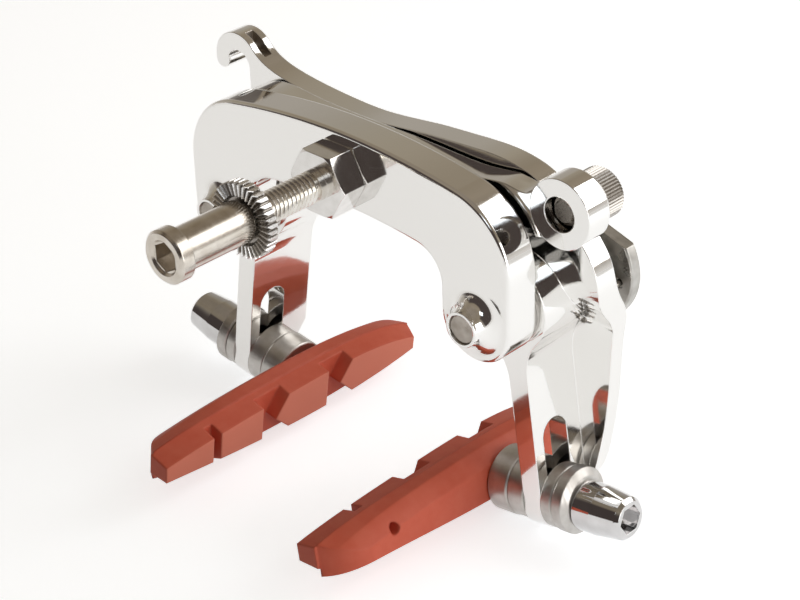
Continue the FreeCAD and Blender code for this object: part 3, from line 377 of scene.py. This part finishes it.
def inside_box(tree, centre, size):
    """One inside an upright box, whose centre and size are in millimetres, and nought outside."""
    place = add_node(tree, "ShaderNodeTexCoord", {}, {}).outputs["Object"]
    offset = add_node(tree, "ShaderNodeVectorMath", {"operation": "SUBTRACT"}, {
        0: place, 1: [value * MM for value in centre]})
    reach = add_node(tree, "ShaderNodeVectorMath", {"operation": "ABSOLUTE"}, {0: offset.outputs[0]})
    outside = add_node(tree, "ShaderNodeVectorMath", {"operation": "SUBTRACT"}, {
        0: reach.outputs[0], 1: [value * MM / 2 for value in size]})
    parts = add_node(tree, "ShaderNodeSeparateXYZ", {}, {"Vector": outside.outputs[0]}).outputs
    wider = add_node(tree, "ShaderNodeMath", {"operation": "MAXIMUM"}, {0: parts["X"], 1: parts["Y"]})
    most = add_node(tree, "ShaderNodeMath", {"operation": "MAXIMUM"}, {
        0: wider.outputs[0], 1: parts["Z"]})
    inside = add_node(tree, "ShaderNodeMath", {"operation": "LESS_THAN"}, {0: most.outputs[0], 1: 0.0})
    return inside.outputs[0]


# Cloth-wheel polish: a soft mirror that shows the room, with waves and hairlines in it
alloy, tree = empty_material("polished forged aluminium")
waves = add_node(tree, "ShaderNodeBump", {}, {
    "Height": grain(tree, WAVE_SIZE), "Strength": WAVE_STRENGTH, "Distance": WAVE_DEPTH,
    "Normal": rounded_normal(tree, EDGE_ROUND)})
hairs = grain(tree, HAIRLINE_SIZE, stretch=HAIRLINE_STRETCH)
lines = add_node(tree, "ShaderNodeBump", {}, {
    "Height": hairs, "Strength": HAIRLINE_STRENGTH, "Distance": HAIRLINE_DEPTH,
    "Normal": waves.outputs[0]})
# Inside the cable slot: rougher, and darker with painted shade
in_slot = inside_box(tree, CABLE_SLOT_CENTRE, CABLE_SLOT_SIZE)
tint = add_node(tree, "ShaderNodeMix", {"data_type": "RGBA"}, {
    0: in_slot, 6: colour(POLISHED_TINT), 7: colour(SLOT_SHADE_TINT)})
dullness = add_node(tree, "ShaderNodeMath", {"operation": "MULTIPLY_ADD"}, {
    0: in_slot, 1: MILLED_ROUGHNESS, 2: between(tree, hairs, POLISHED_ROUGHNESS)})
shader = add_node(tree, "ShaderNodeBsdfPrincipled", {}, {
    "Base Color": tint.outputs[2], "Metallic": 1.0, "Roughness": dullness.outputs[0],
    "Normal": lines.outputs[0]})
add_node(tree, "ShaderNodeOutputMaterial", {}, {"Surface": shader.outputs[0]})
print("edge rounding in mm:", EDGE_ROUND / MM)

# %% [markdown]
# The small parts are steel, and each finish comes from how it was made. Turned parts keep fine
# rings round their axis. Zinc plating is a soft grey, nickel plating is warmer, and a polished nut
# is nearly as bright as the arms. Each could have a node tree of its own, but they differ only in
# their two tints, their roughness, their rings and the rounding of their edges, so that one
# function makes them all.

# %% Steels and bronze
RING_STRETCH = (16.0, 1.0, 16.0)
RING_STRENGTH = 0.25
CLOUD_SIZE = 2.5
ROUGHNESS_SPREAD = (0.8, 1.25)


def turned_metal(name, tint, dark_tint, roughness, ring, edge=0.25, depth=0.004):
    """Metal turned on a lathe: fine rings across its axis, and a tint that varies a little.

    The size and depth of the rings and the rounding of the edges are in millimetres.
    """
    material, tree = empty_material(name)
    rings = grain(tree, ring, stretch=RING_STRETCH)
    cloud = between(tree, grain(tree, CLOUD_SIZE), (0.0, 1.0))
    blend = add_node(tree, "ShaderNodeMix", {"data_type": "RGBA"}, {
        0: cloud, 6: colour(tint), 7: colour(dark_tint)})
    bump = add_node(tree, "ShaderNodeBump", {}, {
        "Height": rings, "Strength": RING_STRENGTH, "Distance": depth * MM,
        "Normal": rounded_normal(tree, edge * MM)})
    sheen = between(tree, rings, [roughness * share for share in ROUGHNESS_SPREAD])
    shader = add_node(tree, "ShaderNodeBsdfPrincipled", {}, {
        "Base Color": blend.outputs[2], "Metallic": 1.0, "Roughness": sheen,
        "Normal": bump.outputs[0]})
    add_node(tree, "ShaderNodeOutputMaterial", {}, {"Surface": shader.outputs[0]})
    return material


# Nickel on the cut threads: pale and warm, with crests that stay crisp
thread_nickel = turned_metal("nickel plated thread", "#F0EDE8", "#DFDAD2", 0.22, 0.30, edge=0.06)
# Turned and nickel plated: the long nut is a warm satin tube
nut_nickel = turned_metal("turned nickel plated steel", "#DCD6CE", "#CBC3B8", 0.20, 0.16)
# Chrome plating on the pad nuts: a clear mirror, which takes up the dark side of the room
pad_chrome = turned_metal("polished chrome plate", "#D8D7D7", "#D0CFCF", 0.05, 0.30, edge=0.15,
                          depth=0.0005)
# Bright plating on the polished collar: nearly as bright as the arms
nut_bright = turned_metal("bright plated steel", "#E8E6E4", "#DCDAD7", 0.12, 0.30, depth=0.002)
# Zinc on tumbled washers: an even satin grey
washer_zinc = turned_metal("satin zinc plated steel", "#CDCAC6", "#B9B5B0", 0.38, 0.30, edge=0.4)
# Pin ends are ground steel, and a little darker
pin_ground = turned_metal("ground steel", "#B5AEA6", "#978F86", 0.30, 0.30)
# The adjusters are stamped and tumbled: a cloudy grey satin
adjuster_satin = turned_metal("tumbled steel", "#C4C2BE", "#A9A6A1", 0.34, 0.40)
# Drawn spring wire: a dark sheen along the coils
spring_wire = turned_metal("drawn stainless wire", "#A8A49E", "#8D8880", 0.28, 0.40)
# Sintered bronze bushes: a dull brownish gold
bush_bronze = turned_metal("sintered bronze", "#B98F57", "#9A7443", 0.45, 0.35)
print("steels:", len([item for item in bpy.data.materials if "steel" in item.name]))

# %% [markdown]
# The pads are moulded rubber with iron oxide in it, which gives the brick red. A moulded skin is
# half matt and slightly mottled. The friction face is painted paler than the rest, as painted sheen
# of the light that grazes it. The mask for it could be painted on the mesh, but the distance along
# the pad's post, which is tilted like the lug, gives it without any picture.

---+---

__Exercise brief__
Output exactly the leading lines of the data, up to and including the line marked by "return inside.outputs[0]".

__Reply to the exercise__
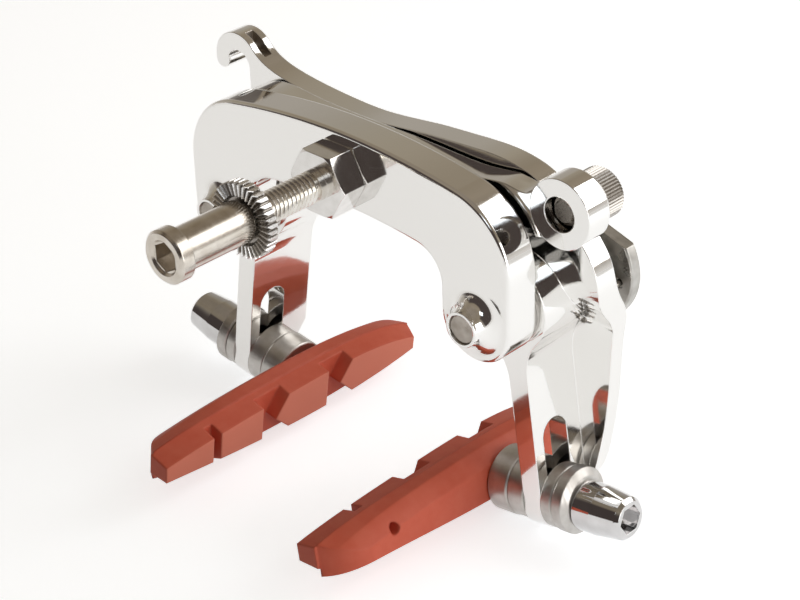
Continue the FreeCAD and Blender code for this object: part 3, from line 377 of scene.py. This part finishes it.
def inside_box(tree, centre, size):
    """One inside an upright box, whose centre and size are in millimetres, and nought outside."""
    place = add_node(tree, "ShaderNodeTexCoord", {}, {}).outputs["Object"]
    offset = add_node(tree, "ShaderNodeVectorMath", {"operation": "SUBTRACT"}, {
        0: place, 1: [value * MM for value in centre]})
    reach = add_node(tree, "ShaderNodeVectorMath", {"operation": "ABSOLUTE"}, {0: offset.outputs[0]})
    outside = add_node(tree, "ShaderNodeVectorMath", {"operation": "SUBTRACT"}, {
        0: reach.outputs[0], 1: [value * MM / 2 for value in size]})
    parts = add_node(tree, "ShaderNodeSeparateXYZ", {}, {"Vector": outside.outputs[0]}).outputs
    wider = add_node(tree, "ShaderNodeMath", {"operation": "MAXIMUM"}, {0: parts["X"], 1: parts["Y"]})
    most = add_node(tree, "ShaderNodeMath", {"operation": "MAXIMUM"}, {
        0: wider.outputs[0], 1: parts["Z"]})
    inside = add_node(tree, "ShaderNodeMath", {"operation": "LESS_THAN"}, {0: most.outputs[0], 1: 0.0})
    return inside.outputs[0]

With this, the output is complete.